Nesbit has involved more than a dozen students in his human motion research, most of whom have earned master’s degrees after co-authoring a journal and/or conference paper with him. Seven of the students joined him as a patent co-inventor. His recent publications include a paper presented to the International Association of Science and Technology for Development’s International Conference on Modeling and Simulation and a coauthored article accepted for upcoming publication by the Journal for Engineering Education.
In addition to his work with the USGA, Nesbit’s consulting and research areas have included patent infringement in computer modeling and analysis of exercise equipment and human athletic motion, automated manufacturing, specific alloys, robotics, and mechanisms/engines.
A member of the Lafayette faculty since 1990, Nesbit earned his bachelor’s (cum laude), master’s, and doctoral degrees in mechanical engineering from West Virginia University in 1982, 1985, and 1988, respectively.
Ulucakli will lead studies of radio-frequency treatment of tumors and other unwanted tissue. In this method, electromagnetic energy is directed to the tissue to be destroyed via a catheter. The desired injury to the tissue takes place when the temperature around the tip of the catheter reaches about 50ÂșC. Understanding and controlling the temperature distribution in the tissue is crucial to prevent overheating the healthy tissue surrounding the lesion.
Ulucakli’s research program will investigate the engineering and biological aspects of this process. Experiments will involve directing radio-frequency currents and investigating the resulting temperature distribution in lesions and possible “hot spots.” Factors to be studied include the power characteristics of the radio-frequency generator, electrical properties of the connecting wires and catheter, size of the electrode, current and voltage applied, duration of energy application, electrode tip temperature, tissue structure, heat transfer properties of the tissue, and more.
In addition to publishing his own research, Ulucakli has served as co-editor of seven conference proceedings since 1997, including that of last year’s International Mechanical Engineering Congress and Exhibition in New Orleans. He has organized and chaired technical sessions for the International Mechanical Engineering Congress and Expositions and the National Heat Transfer Conferences. He has created and taught five courses at Lafayette, as well as developing three research programs.
A member of the Lafayette faculty since 1988, Ulucakli earned his Ph.D. in mechanical engineering from University of Michigan in 1987 and his bachelor’s/master’s degrees in mechanical engineering from Technical University of Istanbul, Turkey in 1961.

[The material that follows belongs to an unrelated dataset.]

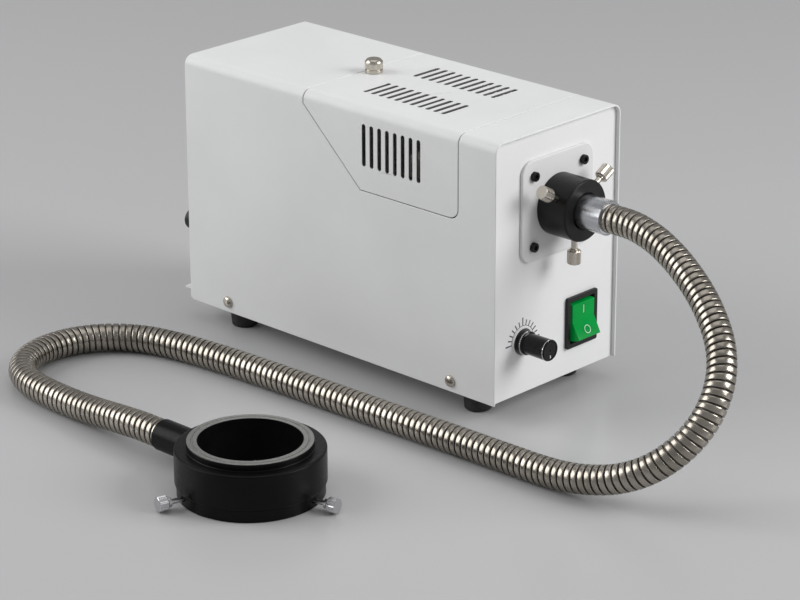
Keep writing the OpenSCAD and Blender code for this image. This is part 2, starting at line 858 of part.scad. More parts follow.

Katz, who will play a key role in maintaining the new equipment, has published his research in academic journals and conference proceedings. He is one of three engineers working on a book for Oxford University Press, Introduction to Fluid Mechanics. Joining Lafayette in August 2001, Katz earned his Ph.D. and master’s in mechanical engineering from Duke University in 1988 and 1985, respectively, and his bachelor’s in mechanical engineering from University of Florida in 1980.